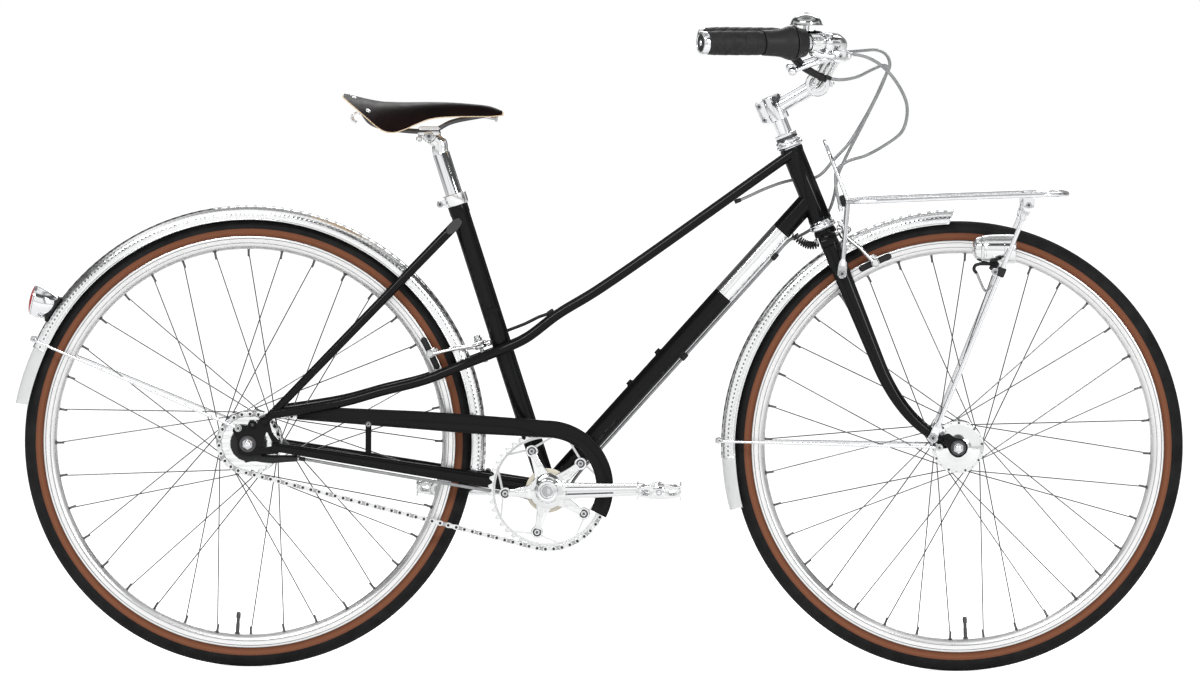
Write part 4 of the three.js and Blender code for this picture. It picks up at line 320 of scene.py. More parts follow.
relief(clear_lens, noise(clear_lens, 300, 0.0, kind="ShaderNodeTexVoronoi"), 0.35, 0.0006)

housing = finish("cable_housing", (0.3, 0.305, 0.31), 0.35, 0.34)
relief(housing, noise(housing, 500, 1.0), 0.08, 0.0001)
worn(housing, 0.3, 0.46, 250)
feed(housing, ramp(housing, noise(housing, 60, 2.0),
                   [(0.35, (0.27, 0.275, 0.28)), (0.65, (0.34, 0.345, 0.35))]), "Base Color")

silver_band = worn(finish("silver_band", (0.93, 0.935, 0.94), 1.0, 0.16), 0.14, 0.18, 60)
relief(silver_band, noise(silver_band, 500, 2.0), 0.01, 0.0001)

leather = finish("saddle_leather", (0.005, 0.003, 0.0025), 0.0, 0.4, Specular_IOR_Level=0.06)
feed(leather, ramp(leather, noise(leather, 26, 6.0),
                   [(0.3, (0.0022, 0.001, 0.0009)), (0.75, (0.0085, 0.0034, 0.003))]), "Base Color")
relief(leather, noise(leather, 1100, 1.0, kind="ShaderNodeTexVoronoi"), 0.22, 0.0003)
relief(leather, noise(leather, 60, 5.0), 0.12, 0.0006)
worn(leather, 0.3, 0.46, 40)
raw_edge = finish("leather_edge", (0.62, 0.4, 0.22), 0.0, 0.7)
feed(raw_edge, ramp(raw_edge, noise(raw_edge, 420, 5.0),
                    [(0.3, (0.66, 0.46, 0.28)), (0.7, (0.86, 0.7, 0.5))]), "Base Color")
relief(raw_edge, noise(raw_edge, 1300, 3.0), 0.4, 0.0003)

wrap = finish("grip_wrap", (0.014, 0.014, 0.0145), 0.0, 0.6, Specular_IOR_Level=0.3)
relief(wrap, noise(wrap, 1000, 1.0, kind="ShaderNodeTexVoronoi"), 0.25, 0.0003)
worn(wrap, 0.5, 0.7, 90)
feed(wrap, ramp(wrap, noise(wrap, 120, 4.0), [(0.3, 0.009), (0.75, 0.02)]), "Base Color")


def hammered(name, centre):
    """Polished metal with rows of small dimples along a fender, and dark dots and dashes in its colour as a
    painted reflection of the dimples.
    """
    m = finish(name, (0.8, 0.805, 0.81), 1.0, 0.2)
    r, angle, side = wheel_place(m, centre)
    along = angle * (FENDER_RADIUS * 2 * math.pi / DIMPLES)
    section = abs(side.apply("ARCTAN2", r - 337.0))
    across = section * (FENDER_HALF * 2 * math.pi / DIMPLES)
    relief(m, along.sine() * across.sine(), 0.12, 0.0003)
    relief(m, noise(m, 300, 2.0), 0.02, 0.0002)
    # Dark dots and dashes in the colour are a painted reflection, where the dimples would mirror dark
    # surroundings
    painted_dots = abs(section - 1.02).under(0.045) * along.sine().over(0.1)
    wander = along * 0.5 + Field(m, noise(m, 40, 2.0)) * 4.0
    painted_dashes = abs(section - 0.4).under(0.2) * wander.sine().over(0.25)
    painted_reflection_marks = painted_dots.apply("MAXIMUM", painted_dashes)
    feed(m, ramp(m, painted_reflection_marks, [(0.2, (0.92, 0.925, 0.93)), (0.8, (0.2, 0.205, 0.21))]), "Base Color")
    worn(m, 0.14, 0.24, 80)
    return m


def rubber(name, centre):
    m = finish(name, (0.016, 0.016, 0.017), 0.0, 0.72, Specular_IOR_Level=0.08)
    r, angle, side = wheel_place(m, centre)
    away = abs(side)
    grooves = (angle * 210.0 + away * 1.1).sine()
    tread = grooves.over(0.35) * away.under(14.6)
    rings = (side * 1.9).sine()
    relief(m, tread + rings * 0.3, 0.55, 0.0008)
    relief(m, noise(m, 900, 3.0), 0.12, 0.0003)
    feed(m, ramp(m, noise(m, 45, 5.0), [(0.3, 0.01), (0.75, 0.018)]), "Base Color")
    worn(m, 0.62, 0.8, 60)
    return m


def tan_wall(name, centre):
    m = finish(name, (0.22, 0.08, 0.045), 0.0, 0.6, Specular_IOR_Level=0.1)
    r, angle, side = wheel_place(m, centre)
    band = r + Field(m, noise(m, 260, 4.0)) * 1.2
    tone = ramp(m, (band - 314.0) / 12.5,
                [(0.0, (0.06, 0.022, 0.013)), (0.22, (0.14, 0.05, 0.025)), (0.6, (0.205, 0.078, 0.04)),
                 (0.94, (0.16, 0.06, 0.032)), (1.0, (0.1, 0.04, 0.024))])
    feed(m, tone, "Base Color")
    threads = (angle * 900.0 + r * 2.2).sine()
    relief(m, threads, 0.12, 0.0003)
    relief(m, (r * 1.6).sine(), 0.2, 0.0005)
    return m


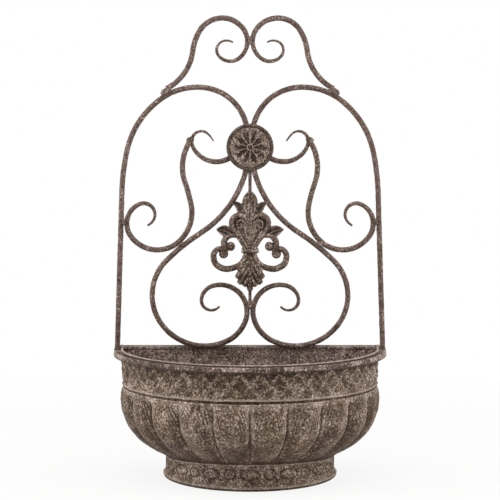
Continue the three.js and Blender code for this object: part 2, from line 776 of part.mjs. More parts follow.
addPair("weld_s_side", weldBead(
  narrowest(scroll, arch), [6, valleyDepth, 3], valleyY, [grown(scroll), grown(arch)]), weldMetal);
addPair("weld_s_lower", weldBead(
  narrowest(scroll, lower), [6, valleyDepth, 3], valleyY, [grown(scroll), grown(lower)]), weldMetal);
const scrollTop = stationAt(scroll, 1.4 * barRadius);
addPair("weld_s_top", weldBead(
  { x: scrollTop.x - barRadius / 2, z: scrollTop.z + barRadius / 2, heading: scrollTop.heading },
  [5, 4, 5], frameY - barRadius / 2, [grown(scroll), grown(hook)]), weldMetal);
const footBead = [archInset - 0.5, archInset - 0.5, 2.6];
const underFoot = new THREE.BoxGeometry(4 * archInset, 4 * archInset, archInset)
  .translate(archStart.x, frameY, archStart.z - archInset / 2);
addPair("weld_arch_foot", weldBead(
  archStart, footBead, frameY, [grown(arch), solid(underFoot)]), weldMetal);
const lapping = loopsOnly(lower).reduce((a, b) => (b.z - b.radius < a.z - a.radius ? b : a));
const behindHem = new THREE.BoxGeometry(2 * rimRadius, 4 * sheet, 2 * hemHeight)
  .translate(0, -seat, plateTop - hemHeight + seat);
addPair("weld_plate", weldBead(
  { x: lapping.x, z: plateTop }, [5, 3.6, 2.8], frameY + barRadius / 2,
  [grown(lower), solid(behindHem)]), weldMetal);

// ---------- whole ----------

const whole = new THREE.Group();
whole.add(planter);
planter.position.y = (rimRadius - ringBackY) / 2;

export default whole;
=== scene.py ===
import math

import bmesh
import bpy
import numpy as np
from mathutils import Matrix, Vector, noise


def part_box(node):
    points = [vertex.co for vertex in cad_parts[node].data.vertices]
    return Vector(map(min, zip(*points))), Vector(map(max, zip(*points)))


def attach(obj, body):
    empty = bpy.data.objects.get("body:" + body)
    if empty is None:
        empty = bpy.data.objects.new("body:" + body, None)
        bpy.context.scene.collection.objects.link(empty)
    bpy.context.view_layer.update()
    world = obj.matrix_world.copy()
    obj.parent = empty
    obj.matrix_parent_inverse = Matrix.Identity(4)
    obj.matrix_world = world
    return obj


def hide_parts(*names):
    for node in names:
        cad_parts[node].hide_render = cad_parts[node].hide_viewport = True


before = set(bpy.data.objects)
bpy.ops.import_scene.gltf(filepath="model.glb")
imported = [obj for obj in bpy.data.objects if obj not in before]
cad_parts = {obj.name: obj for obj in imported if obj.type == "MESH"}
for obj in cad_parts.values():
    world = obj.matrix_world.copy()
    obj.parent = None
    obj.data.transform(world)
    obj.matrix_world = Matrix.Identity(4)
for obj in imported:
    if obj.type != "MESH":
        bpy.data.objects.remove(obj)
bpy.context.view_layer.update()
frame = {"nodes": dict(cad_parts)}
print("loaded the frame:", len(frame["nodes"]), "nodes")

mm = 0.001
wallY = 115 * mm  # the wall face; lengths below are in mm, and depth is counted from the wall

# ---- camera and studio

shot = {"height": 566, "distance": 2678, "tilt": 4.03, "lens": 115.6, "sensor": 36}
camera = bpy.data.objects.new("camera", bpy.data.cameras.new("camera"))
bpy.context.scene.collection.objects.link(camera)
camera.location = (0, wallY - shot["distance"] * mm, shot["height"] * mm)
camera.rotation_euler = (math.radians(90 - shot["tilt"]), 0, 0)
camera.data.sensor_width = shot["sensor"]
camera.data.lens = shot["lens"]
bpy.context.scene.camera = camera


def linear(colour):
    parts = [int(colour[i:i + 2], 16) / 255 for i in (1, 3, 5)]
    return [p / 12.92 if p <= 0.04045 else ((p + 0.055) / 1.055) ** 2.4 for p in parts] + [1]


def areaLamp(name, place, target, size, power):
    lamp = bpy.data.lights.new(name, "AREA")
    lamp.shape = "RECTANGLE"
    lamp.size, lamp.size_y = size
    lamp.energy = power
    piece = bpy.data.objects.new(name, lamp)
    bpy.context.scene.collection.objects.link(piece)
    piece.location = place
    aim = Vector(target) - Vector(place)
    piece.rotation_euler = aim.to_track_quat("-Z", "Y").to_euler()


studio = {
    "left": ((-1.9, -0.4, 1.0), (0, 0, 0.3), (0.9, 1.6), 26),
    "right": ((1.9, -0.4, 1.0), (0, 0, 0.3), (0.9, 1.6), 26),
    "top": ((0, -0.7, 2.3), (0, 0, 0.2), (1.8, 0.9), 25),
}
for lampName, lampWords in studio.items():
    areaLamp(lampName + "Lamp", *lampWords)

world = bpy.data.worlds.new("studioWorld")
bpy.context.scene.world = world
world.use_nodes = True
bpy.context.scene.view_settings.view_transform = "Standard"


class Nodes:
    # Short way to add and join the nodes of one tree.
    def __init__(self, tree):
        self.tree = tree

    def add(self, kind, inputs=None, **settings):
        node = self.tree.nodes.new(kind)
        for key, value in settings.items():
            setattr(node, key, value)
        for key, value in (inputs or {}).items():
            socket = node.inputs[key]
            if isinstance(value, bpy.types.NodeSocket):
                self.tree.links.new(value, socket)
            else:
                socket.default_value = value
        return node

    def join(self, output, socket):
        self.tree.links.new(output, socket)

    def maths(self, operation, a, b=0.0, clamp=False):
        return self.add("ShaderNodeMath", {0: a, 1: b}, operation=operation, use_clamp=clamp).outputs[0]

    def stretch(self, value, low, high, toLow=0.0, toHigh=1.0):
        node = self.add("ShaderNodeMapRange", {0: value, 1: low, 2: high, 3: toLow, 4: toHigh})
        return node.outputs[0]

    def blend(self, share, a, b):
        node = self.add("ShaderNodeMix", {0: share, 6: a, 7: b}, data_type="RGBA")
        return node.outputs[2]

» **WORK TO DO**
Take the lines above from the first through the one containing "relief(silver_band, noise(silver_band, 500, 2.0), 0.01, 0.0001)" and reproduce them exactly; include nothing else.

» **EXPECTED OUTPUT**
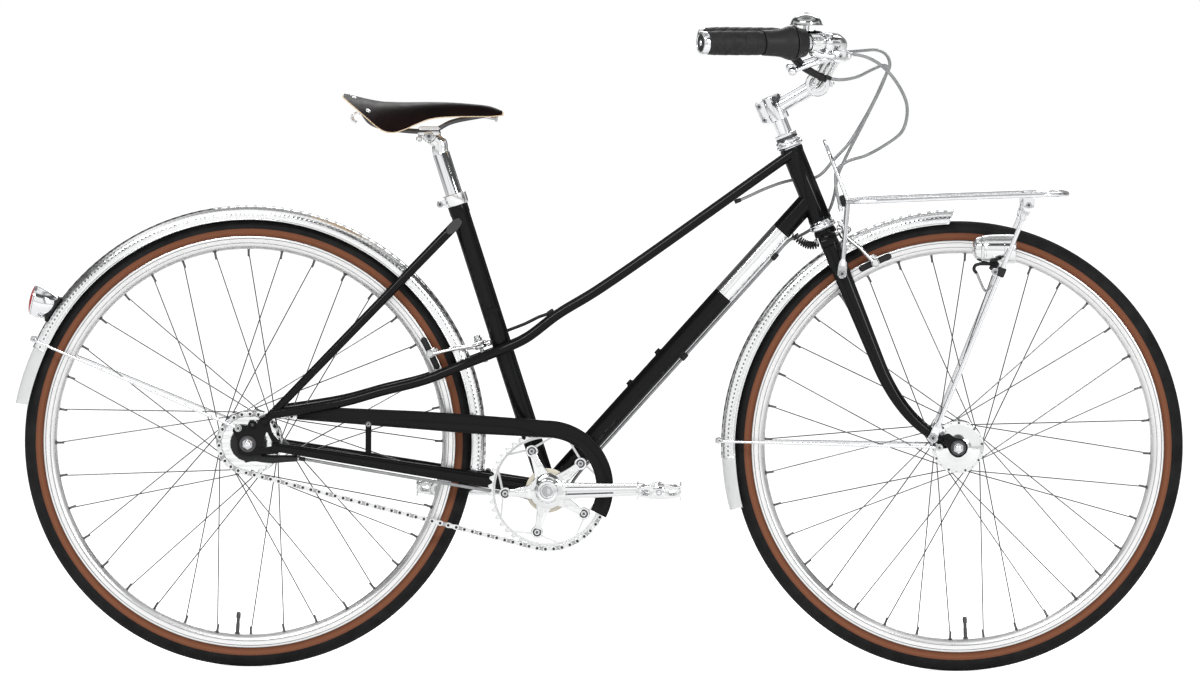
Write part 4 of the three.js and Blender code for this picture. It picks up at line 320 of scene.py. More parts follow.
relief(clear_lens, noise(clear_lens, 300, 0.0, kind="ShaderNodeTexVoronoi"), 0.35, 0.0006)

housing = finish("cable_housing", (0.3, 0.305, 0.31), 0.35, 0.34)
relief(housing, noise(housing, 500, 1.0), 0.08, 0.0001)
worn(housing, 0.3, 0.46, 250)
feed(housing, ramp(housing, noise(housing, 60, 2.0),
                   [(0.35, (0.27, 0.275, 0.28)), (0.65, (0.34, 0.345, 0.35))]), "Base Color")

silver_band = worn(finish("silver_band", (0.93, 0.935, 0.94), 1.0, 0.16), 0.14, 0.18, 60)
relief(silver_band, noise(silver_band, 500, 2.0), 0.01, 0.0001)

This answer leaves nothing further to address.